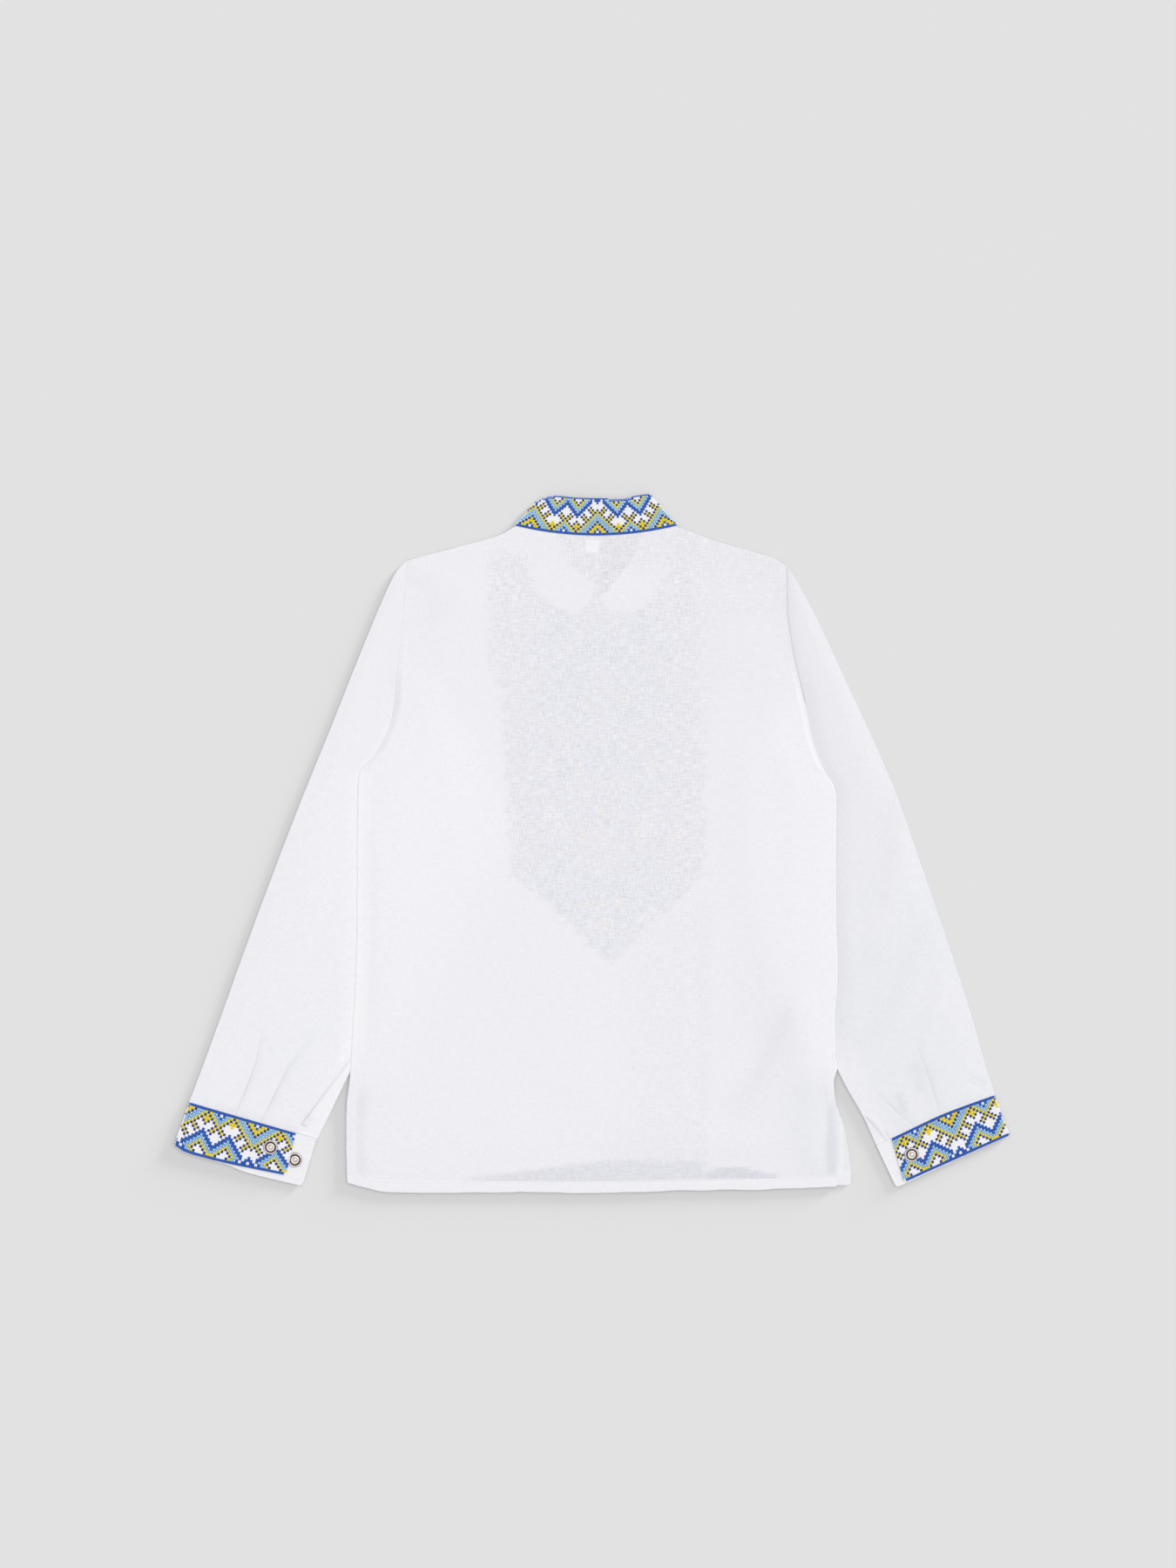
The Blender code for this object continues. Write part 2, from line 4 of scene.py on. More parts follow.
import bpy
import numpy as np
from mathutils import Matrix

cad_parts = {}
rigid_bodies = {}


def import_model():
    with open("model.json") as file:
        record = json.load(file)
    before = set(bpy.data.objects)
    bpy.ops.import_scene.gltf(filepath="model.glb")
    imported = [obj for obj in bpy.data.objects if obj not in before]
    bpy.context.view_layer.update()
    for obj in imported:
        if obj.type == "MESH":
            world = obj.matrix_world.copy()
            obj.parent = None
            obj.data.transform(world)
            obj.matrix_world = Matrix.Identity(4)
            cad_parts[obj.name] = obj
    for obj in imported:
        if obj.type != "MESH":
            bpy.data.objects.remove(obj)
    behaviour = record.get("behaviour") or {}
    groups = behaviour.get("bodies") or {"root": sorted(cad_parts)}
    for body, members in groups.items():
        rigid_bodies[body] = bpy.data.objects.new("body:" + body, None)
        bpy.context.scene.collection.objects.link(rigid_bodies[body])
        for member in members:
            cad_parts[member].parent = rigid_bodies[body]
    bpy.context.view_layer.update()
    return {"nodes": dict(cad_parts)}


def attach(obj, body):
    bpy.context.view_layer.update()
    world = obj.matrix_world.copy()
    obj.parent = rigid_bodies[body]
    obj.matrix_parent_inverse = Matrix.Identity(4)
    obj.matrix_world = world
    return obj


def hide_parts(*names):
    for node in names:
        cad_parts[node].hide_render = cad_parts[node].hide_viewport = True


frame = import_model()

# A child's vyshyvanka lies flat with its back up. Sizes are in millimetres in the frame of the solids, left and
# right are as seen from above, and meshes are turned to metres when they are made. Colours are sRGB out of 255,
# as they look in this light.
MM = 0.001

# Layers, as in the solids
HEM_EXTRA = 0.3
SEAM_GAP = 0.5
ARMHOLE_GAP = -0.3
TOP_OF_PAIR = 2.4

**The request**
In the listing above, locate the line containing "cad_parts[member].parent = rigid_bodies[body]" and the line containing "frame = import_model()". Transcribe those two lines and everything between them, exactly as written.

**Answer to the task**
            cad_parts[member].parent = rigid_bodies[body]
    bpy.context.view_layer.update()
    return {"nodes": dict(cad_parts)}


def attach(obj, body):
    bpy.context.view_layer.update()
    world = obj.matrix_world.copy()
    obj.parent = rigid_bodies[body]
    obj.matrix_parent_inverse = Matrix.Identity(4)
    obj.matrix_world = world
    return obj


def hide_parts(*names):
    for node in names:
        cad_parts[node].hide_render = cad_parts[node].hide_viewport = True


frame = import_model()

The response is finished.